The evening before the opening of the Mall, of which the new streamlined Erie County Savings Bank towered at one end of Shelton Square, I was walking up Main Street when I caught a glimpse of history. It's a winged thing, and you have to catch it on the fly; you can easily miss it. But as I came closer to the new building, I saw a man sweeping up the pavement with a brush. He was an Indian whose ancestors, a hundred years before, had sold sassafras, arbutus and violets here, on Shelton Square. Now in the shade of the new, modern bank, with its flat roof, its central heating, its adequate electrical system and its modern plumbing, he was sweeping up the last of the duchess' dust - and the past, in the wake of renewal.

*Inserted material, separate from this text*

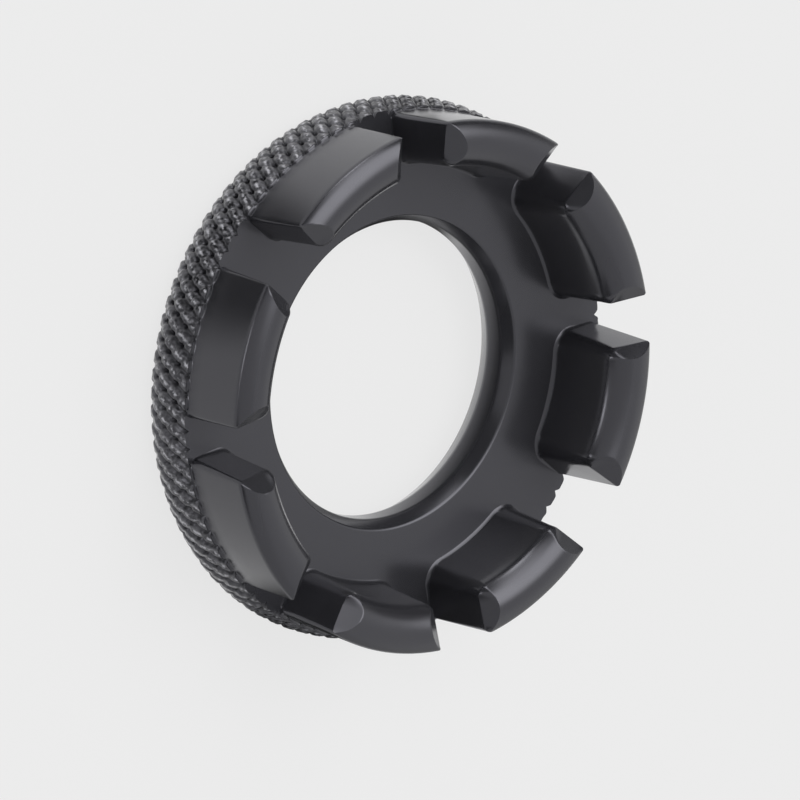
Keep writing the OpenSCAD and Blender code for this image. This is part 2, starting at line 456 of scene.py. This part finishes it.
def fillet_weight(place, direction):
    """How far the fillet spreads here: fully inside, and on the outer wall only to the rim's ledge."""
    r = math.hypot(place.x, place.y)
    if r <= FOOT_EDGE_R:
        return clamp((FOOT_EDGE_R - r) / FILLET_FADE)
    outwards = Vector((place.x, place.y, 0)).normalized()
    ledge = knurled_r(math.atan2(place.y, place.x), 0.0) - RIM_FACE_R
    return clamp(ledge / FOOT_FILLET) if direction.dot(outwards) > FACES_OUT else 0.0

def flare_foot(bm):
    bm.normal_update()
    edges = [edge for edge in bm.edges if edge.is_boundary]
    bases = {}
    for vertex in (vertex for edge in edges for vertex in edge.verts):
        direction = Vector((vertex.normal.x, vertex.normal.y, 0)).normalized()
        bases[vertex] = (vertex.co.copy(), direction * fillet_weight(vertex.co, direction))
    for step in range(1, FILLET_STEPS + 1):
        turn = math.pi / 2 * step / FILLET_STEPS
        out, down = FOOT_FILLET * (1 - math.cos(turn)), FOOT_FILLET * math.sin(turn)
        made = bmesh.ops.extrude_edge_only(bm, edges=edges)["geom"]
        new_bases = {}
        for vertex in (item for item in made if isinstance(item, bmesh.types.BMVert)):
            twin = min(bases, key=lambda old: (old.co - vertex.co).length_squared)
            new_bases[vertex] = bases[twin]
        for vertex, (base, sideways) in new_bases.items():
            vertex.co = base + sideways * out
            vertex.co.z = FOOT_FILLET - down - (SUNK if step == FILLET_STEPS else 0)
        edges = [item for item in made if isinstance(item, bmesh.types.BMEdge)]
        bases = new_bases
    bmesh.ops.edgeloop_fill(bm, edges=edges)

print("the fillet at a foot is", FOOT_FILLET, "mm high, in", FILLET_STEPS, "steps")

# %% [markdown]
# ## All eight jaws
# The jaws differ only in the slots on their two sides, so one function makes them all. The operator
# `create_grid` gives the flat grid. Each vertex keeps its column and its row in a layer, so that
# both are still known when it has moved. The real tool is one piece, so every jaw rides with it.

# %% Make the jaws
def make_jaw(n):
    columns, rows = LAST_STATION + 1, len(OUTLINE)
    bm = bmesh.new()
    bmesh.ops.create_grid(bm, x_segments=columns - 1, y_segments=rows - 1, size=0.5)
    column, row = bm.verts.layers.int.new("column"), bm.verts.layers.int.new("row")
    for vertex in bm.verts:
        vertex[column] = round((vertex.co.x + 0.5) * (columns - 1))
        vertex[row] = round((vertex.co.y + 0.5) * (rows - 1))
    for vertex in bm.verts:
        vertex.co = place_on_jaw(n, vertex[column], vertex[row])
    cap_ends(bm, columns, rows)
    bmesh.ops.recalc_face_normals(bm, faces=bm.faces)
    flare_foot(bm)
    bmesh.ops.recalc_face_normals(bm, faces=bm.faces)
    return make_object(f"jaw_skin_{n + 1}", bm, SMOOTH_ENAMEL)

for n in range(len(SLOT_WIDTHS)):
    jaw = make_jaw(n)
    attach(jaw, "root")
    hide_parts(f"jaw_{n + 1}")

# %% [markdown]
# ## What the gloss sees of the card
# The tool lies on a plain pale card. Black gloss shows what stands round it, and a card under a tool
# isn't evenly bright: it is dark close under the jaws and where the studio's black flags stand. Real
# flags and lamps could make these shades, but they would darken the picture's background too. So
# the card has soft shades, round ones and bands, and a bright strip beside the rim, that only
# glossy rays see.

# %% Soft shades on the card
ROUND_SHADES = [
    ((0, 0, 0), 8.0, 11.0, 0.1),
    ((-19, 18.5, 0), 5.0, 12.5, 0.03),
    ((-6.5, -22.5, 0), 7.0, 12.0, 0.03),
    ((5.5, 8.8, 0), 3.0, 5.5, 0.1),
    ((7.5, 23.5, 0), 2.6, 4.3, 0.1),
]
SHADE_BANDS = [((1, 0, 0), -20, 0, 0.72, 1.08), ((0.82, -0.57, 0), 26, 34, 1.0, 0.4)]
STRIP_INSIDE = (12.0, 16.0, 0.0)
STRIP_OUTSIDE = (22.4, 24.2, 1.0, 0.0)
STRIP_SIDE = ((-0.6, 0.8, 0), -8, -2, 0.0)

def shaded(tree, light, measure, vector, start, end, low, high=1.0):
    """The light times a soft step from low to high over the card, by distance or along a direction."""
    place = add_node(tree, "ShaderNodeTexCoord")
    measured = add_node(tree, "ShaderNodeVectorMath", settings={"operation": measure},
                        inputs={1: vector}, links={0: place.outputs["Object"]})
    step = add_node(tree, "ShaderNodeMapRange", settings={"interpolation_type": "SMOOTHSTEP"},
                    inputs={"From Min": start * MM, "From Max": end * MM, "To Min": low, "To Max": high},
                    links={"Value": measured.outputs["Value"]})
    product = add_node(tree, "ShaderNodeMath", settings={"operation": "MULTIPLY"},
                       links={0: light, 1: step.outputs["Result"]})
    return product.outputs[0]

def mirrored_light(tree):
    """How bright the gloss sees the card: its shades on it, but never darker than the strip."""
    full = add_node(tree, "ShaderNodeValue")
    full.outputs[0].default_value = 1.0
    card, strip = full.outputs[0], full.outputs[0]
    for band in SHADE_BANDS:
        card = shaded(tree, card, "DOT_PRODUCT", *band)
    for centre, *span in ROUND_SHADES:
        card = shaded(tree, card, "DISTANCE", Vector(centre) * MM, *span)
    for span in (STRIP_OUTSIDE, STRIP_INSIDE):
        strip = shaded(tree, strip, "DISTANCE", (0, 0, 0), *span)
    strip = shaded(tree, strip, "DOT_PRODUCT", *STRIP_SIDE)
    brighter = add_node(tree, "ShaderNodeMath", settings={"operation": "MAXIMUM"},
                        links={0: card, 1: strip})
    return brighter.outputs[0]

print(len(ROUND_SHADES), "round shades and", len(SHADE_BANDS), "bands on the card")

# %% [markdown]
# ## The card itself
# A white sheet lit by lamps would never come out perfectly even, so the card's material asks what
# kind of ray has met it. A camera ray sees mostly the card's own colour, which gives an even
# background, and for a small part its lit surface, which keeps the tool's soft shadow. The card
# runs far out on all sides. It lies a hair under the tool, so that the two faces don't flicker, and
# it is clear from below, so that the tool's back can be looked at too.

# %% Lay the floor
FLOOR_COLOUR = "#ebebeb"
FLOOR_HALF_M = 4.0
FLOOR_GLOW = 0.9
FLOOR_DROP = 0.05

def pale_card():
    material = bpy.data.materials.new("pale_card")
    material.use_nodes = True
    tree = material.node_tree
    tree.nodes.clear()
    path = add_node(tree, "ShaderNodeLightPath")
    card = add_node(tree, "ShaderNodeBsdfDiffuse", inputs={"Color": linear(FLOOR_COLOUR)})
    seen = add_node(tree, "ShaderNodeEmission", inputs={"Color": linear(FLOOR_COLOUR)})
    mirrored = add_node(tree, "ShaderNodeEmission", inputs={"Color": linear("#ffffff")},
                        links={"Strength": mirrored_light(tree)})
    glow = add_node(tree, "ShaderNodeMath", settings={"operation": "MULTIPLY"}, inputs={1: FLOOR_GLOW},
                    links={0: path.outputs["Is Camera Ray"]})
    for_camera = add_node(tree, "ShaderNodeMixShader",
                          links={0: glow.outputs[0], 1: card.outputs[0], 2: seen.outputs[0]})
    for_gloss = add_node(tree, "ShaderNodeMixShader",
                         links={0: path.outputs["Is Glossy Ray"], 1: for_camera.outputs[0],
                                2: mirrored.outputs[0]})
    side = add_node(tree, "ShaderNodeNewGeometry")
    clear = add_node(tree, "ShaderNodeBsdfTransparent")
    from_above = add_node(tree, "ShaderNodeMixShader",
                          links={0: side.outputs["Backfacing"], 1: for_gloss.outputs[0],
                                 2: clear.outputs[0]})
    add_node(tree, "ShaderNodeOutputMaterial", links={"Surface": from_above.outputs[0]})
    return material

def make_floor():
    bm = bmesh.new()
    bmesh.ops.create_grid(bm, x_segments=1, y_segments=1, size=FLOOR_HALF_M)
    bmesh.ops.translate(bm, verts=bm.verts, vec=(0, 0, -FLOOR_DROP * MM))
    mesh = bpy.data.meshes.new("floor")
    bm.to_mesh(mesh)
    bm.free()
    mesh.materials.append(pale_card())
    floor = bpy.data.objects.new("floor", mesh)
    bpy.context.scene.collection.objects.link(floor)
    return floor

floor = make_floor()
print("floor", 2 * FLOOR_HALF_M, "m wide")

# %% [markdown]
# ## The light
# Soft studio light: an even pale room all round, and one wide soft box from the far side. Black
# gloss takes its shape from what it mirrors, so the room has a few soft patches: dark ones where a
# black flag keeps the lead-in facets and the hole's bevel dark, and bright ones that draw the
# highlight along the crowns and the thin lines on the jaws' edges and feet. Lamps could do the same,
# but a lamp has a hard edge in a mirror, while a patch of the room fades out. A patch is given by
# its azimuth and elevation, the angles where it is full and where it ends, and its brightness.

# %% Patches of the room
ROOM_LIGHT = 0.62
DARK_PATCHES = [
    (120, 8, 22, 34, 0.12),
    (40, 10, 22, 33, 0.08),
    (203, 15, 14, 21, 0.08),
]
BRIGHT_PATCHES = [
    (54, 56, 6, 37, 2.7),
    (161, 3, 4, 12, 5.0),
    (85, 3, 4, 12, 5.0),
    (82, 24, 5, 19, 1.5),
]

world = bpy.data.worlds.new("pale_room")
bpy.context.scene.world = world
world.use_nodes = True
room = world.node_tree
look = add_node(room, "ShaderNodeTexCoord")

def direction_to(azimuth, elevation):
    turn, lift = math.radians(azimuth), math.radians(elevation)
    return Vector((math.cos(turn) * math.cos(lift), math.sin(turn) * math.cos(lift), math.sin(lift)))

def patch(azimuth, elevation, full_within, ends_at, inside, outside):
    """A round patch of the room: its value inside, and outside, and a soft edge between the two."""
    facing = add_node(room, "ShaderNodeVectorMath", settings={"operation": "DOT_PRODUCT"},
                      inputs={1: direction_to(azimuth, elevation)}, links={0: look.outputs["Generated"]})
    edge = add_node(room, "ShaderNodeMapRange", settings={"interpolation_type": "SMOOTHSTEP"},
                    inputs={"From Min": math.cos(math.radians(ends_at)),
                            "From Max": math.cos(math.radians(full_within)),
                            "To Min": outside, "To Max": inside},
                    links={"Value": facing.outputs["Value"]})
    return edge.outputs["Result"]

print(len(DARK_PATCHES), "dark patches and", len(BRIGHT_PATCHES), "bright ones")

# %% [markdown]
# ## The room and the soft box
# A dark patch is multiplied into the room's light and a bright one is added to it, so they can
# overlap. The camera itself sees a plain backdrop in the card's colour wherever it looks past the
# card. The one lamp is the soft box.

# %% Set the room and the soft box
even_room = add_node(room, "ShaderNodeValue")
even_room.outputs[0].default_value = ROOM_LIGHT
light = even_room.outputs[0]
for dark in DARK_PATCHES:
    light = add_node(room, "ShaderNodeMath", settings={"operation": "MULTIPLY"},
                     links={0: light, 1: patch(*dark, 1.0)}).outputs[0]
for bright in BRIGHT_PATCHES:
    light = add_node(room, "ShaderNodeMath", settings={"operation": "ADD"},
                     links={0: light, 1: patch(*bright, 0.0)}).outputs[0]
room.nodes["Background"].inputs["Color"].default_value = (1, 1, 1, 1)
room.links.new(light, room.nodes["Background"].inputs["Strength"])

room_path = add_node(room, "ShaderNodeLightPath")
backdrop = add_node(room, "ShaderNodeBackground", inputs={"Color": linear(FLOOR_COLOUR), "Strength": 1.0})
seen_room = add_node(room, "ShaderNodeMixShader",
                     links={0: room_path.outputs["Is Camera Ray"], 1: room.nodes["Background"].outputs[0],
                            2: backdrop.outputs[0]})
room.links.new(seen_room.outputs[0], room.nodes["World Output"].inputs["Surface"])

BOX_DISTANCE = 1.2

def soft_box(name, azimuth, elevation, wide_deg, tall_deg, brightness):
    """A soft box seen from the tool as wide_deg by tall_deg. A brightness of 1 is white."""
    towards = direction_to(azimuth, elevation)
    lamp = bpy.data.lights.new(name, "AREA")
    lamp.shape = "RECTANGLE"
    lamp.size = 2 * BOX_DISTANCE * math.tan(math.radians(wide_deg / 2))
    lamp.size_y = 2 * BOX_DISTANCE * math.tan(math.radians(tall_deg / 2))
    lamp.energy = brightness * math.pi * lamp.size * lamp.size_y
    box = bpy.data.objects.new(name, lamp)
    box.location = towards * BOX_DISTANCE
    box.rotation_euler = towards.to_track_quat("Z", "Y").to_euler()
    bpy.context.scene.collection.objects.link(box)

soft_box("far_box", azimuth=340, elevation=47, wide_deg=100, tall_deg=60, brightness=0.12)

# %% [markdown]
# ## The camera
# The photograph was taken from far away with a long lens, so the camera is too. It looks down at
# the slots from one side, and is rolled so that the ring's axis points right in the picture.

# %% Place the camera
CAMERA_PLACE_MM = (-684.71, 349.25, 844.27)
CAMERA_TURN_DEG = (-14.512, -40.415, -5.400)
LENS_MM = 675
SENSOR_MM = 36
CAMERA_SEES_TO_M = 10

camera_data = bpy.data.cameras.new("long_lens")
camera_data.lens = LENS_MM
camera_data.sensor_width = SENSOR_MM
camera_data.clip_end = CAMERA_SEES_TO_M
camera = bpy.data.objects.new("long_lens", camera_data)
camera.location = [value * MM for value in CAMERA_PLACE_MM]
camera.rotation_euler = Euler([math.radians(value) for value in CAMERA_TURN_DEG])
bpy.context.scene.collection.objects.link(camera)
bpy.context.scene.camera = camera
bpy.context.scene.view_settings.view_transform = "Standard"
print("camera", round(camera.location.length, 2), "m away")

Brief History of the Erie County Savings Bank
The bank incorporated on September 1, 1854 and, after setting up at a temporary location, moved to Main and Erie Streets where it operated for ten years. In 1867, the bank constructed its first building at Main and Court Streets. In 1889, the move of First Presbyterian Church to Symphony Circle made its Main/Church/Niagara location available, and the Erie County Savings Bank purchased the property. The Bank featured here was constructed from 1890-1893; its $1,000,000 cost was paid from bank profits. The building stood until 1967 when it was demolished as its new headquarters was constructed a stone's throw away at One Main Place (Main Place Mall). A decade after moving into its new building, the bank changed its name to the Erie Savings Bank (1977) and in 1981 became a federally-chartered savings bank, Erie Savings Bank, FSB. In 1982, its name changed to Empire of America, aka "The Big E." The bank, having expanded after 1981 and acquiring troubled savings and loans institutions, failed in 1989 and was taken over by the federal Resolution Trust Corporation in January 1990. After M&T and KeyBank acquired its remaining deposits two years later, the bank disappeared into history.